“ハッピーの悲劇”に視聴者も困惑!? 『やすらぎの郷』整合性のない展開にツッコミ

 何事にも予兆というか前兆があるもので、それは『やすらぎの郷』第20週のショッキングすぎる展開も例外ではなかった。「『やすらぎの郷』はシニア男性のドリーム全開!?  昭和的な女性観に物申す」という記事で、第12週までに散見された女性の描き方がひどいとツッコミを入れたのだが、その後も思わず唖然としてしまうような展開が続き、第20週でついに怒りが大爆発。再びツッコミを入れさせていただきますよ、脚本の倉本聰先生!

 第16週では、常盤貴子演じるコンシェルジュ・伸子が、46歳上でセクハラ発言ばかりしている真野(ミッキー・カーチス)に熱を上げ、自分から猛アタックして婚約。
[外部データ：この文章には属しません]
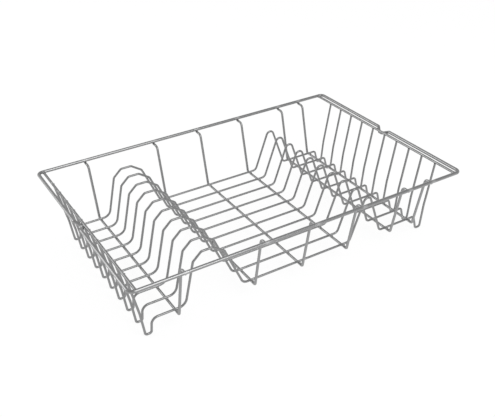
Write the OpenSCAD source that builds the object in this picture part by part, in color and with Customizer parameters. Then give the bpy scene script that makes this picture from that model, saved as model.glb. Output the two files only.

同時に、主人公の脚本家・菊村(石坂浩二)が、かつてのプラトニックな不倫相手・直美(清野菜名)の孫であるアザミ(清野2役)と対面。御年80歳間近にして20歳のアザミと「デートする」だの、アザミと会って「ドーパミンが出た、ギンギンだね」だのとのたまう、女性視聴者からすれば、お口あんぐりのシークエンスが続いた。このままではどうなってしまうのかと危惧していたところに、不安がずばり的中。第20週では、やすらぎの郷のバーテンダー、ハッピーことゆかり(松岡茉優)が仕事帰りの夜道で複数の男に拉致され、集団レイプされてしまうのだ。
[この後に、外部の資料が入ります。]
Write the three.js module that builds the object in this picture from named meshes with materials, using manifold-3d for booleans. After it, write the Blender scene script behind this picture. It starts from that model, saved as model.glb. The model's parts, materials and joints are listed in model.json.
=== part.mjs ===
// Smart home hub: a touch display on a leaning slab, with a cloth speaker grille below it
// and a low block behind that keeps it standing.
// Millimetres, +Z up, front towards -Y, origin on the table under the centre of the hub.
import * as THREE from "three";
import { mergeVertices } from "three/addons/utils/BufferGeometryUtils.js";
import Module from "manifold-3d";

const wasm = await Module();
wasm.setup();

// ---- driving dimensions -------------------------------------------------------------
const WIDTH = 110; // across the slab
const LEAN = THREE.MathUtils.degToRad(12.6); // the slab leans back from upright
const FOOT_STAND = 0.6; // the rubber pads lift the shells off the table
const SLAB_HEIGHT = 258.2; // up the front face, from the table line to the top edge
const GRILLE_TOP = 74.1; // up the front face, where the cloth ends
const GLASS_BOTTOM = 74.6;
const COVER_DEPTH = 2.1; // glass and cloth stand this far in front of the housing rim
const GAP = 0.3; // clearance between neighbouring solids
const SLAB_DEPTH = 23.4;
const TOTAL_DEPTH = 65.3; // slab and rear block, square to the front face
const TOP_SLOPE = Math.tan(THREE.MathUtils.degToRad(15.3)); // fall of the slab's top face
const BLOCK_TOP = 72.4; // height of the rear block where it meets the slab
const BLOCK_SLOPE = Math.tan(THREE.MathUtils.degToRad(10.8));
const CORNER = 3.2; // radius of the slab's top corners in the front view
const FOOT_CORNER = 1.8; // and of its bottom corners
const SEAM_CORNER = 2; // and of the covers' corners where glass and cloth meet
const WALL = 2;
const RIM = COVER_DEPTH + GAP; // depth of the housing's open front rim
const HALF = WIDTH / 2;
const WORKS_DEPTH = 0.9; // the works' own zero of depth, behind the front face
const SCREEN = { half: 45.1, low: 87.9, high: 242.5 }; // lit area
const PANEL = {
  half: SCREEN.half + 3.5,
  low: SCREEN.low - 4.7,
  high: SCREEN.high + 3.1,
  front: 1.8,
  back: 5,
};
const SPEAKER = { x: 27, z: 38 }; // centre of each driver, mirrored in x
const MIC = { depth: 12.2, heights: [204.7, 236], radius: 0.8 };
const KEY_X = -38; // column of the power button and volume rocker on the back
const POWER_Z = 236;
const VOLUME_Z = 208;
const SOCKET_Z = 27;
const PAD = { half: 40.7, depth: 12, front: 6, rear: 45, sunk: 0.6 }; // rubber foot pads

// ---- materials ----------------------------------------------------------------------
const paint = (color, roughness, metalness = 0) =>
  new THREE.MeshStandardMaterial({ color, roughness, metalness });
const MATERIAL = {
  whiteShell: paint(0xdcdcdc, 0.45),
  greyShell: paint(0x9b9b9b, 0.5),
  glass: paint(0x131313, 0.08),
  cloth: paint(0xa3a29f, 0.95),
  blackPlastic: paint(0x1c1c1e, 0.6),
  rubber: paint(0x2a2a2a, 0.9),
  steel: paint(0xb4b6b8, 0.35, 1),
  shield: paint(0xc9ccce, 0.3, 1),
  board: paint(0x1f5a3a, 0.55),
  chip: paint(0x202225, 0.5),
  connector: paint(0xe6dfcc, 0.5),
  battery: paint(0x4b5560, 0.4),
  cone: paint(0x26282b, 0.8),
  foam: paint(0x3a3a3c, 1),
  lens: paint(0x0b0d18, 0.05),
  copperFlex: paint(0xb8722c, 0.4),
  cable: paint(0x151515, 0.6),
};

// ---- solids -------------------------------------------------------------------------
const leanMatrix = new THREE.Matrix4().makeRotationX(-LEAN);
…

 ジョディ・フォスターが『告発の行方』で自分をレイプした男たちを告発する女性を演じ、アカデミー賞主演女優賞を獲得してから約30年、連続ドラマ『真昼の月』で遊川和彦がレイプされた女性のトラウマを丁寧に描いてから約20年、今さら昭和の時代劇のようなレイプの描かれ方を目にするとは思わなかった。それまでは明るくポジティブで、菊村をからかうような無邪気なところもあったハッピーは“魂の殺人”とも言われるレイプ被害にあって、深い心の傷を負ったはずだ。それなのに、その扱いはあまりに軽く、やすらぎの郷に入居している往年のスターたちが若者をやっつけるための単純な装置、つまり暴力を正当化する理由として機能する。
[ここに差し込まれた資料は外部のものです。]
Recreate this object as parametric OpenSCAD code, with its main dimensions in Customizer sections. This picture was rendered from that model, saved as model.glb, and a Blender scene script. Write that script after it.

 「ハッピーがまわされた」という情報を聞いた任侠役者“秀さん”こと秀次(藤竜也)は、殺陣師の那須(倉田保昭)、大部屋俳優の原田(伊吹吾郎)と共に、ハッピーを襲った若者たち(主犯はレッドゾーンという暴走族の通称マムシ!)のたまり場に乗り込む。秀次たちはハッピーのために義侠心を発揮したつもりかもしれないが、その場では完全に暴力を楽しんでいる。出入りだ出入りだ!とばかりに、ブラックスーツとポマードでばっちり決め、タバコをくゆらした秀次は、スターであった自分のことを「知らない」と言った若者をいきなり殴る。その最初の一撃を見て、那須は(秀さん、相変わらずやるなぁ)とばかりに痛快そうに笑っている。若者たちの急所を握りつぶし、叩きのめした秀次を見て、見守っていたやすらぎの郷の男性職員は「よっ! 秀さん」と声をかける。完全に秀次というキャラクターの見せ場になっていて、そこからレイプされた女性の心の痛みなどは伝わってこない。